Dit vonnis is gewezen door mr. Veldhuizen, voorzitter, mr. Struijs en mr. Kouwenhoven, rechters, in tegenwoordigheid van De Roos, griffier, en is uitgesproken ter openbare zitting op 21 februari 2014.

Voetnoten

1.Wanneer hierna wordt verwezen naar een proces-verbaal, wordt -tenzij anders vermeld- bedoeld het eindproces-verbaal met dossiernummer 2012082347 van de politie Integraal Afpakteam Brabant, opgemaakt in de wettelijke vorm door daartoe bevoegde opsporingsambtenaren en doorgenummerd van 1 tot en met 335.

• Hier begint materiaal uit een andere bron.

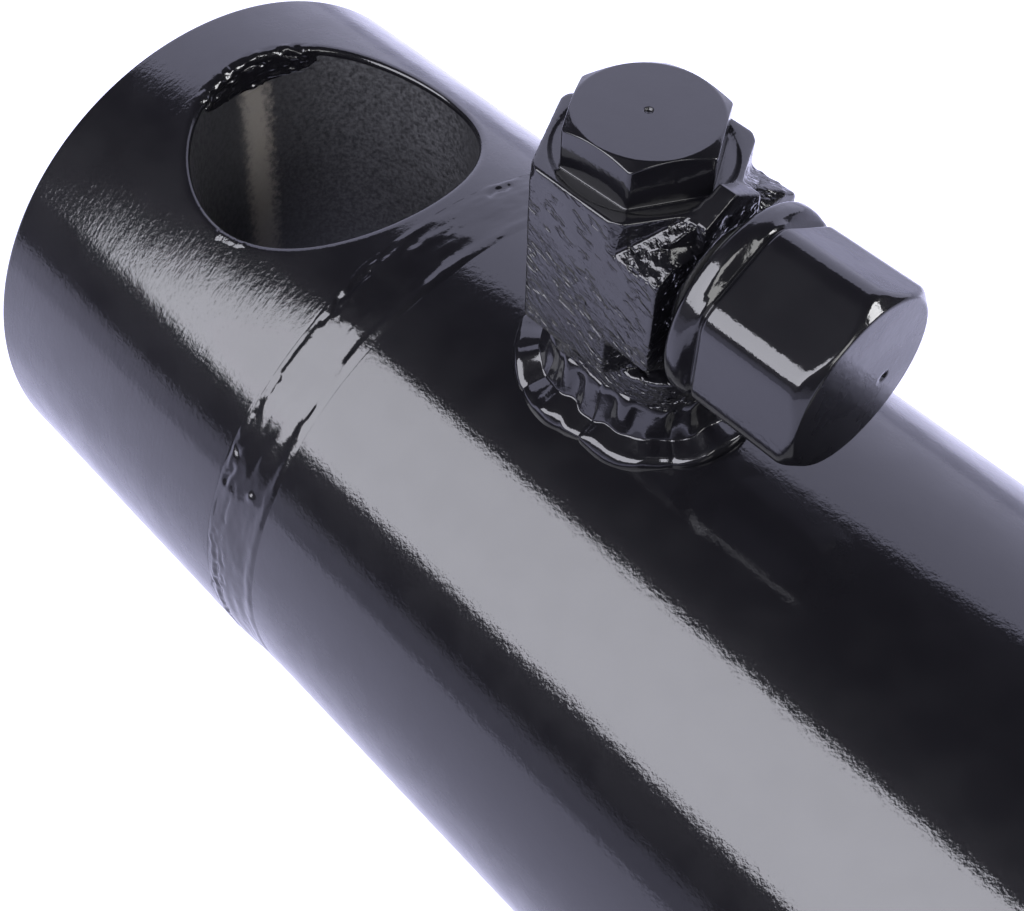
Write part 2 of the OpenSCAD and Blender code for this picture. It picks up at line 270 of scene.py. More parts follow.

2.Het geschrift, zijnde een vertaling van een onderzoeksrapport van de Douanerecherche München d.d. 1 augustus 2012, pagina’s 166 en 167 van voornoemd eind-proces-verbaal.
3.De verklaring van verdachte, afgelegd op de zitting van 7 februari 2014.
4.Het proces-verbaal van bevindingen, pagina 58 van voornoemd eind-proces-verbaal.
5.Het geschrift, zijnde een brief van de Belastingdienst Zuidwest/kantoor Roosendaal d.d. 10 mei 2012.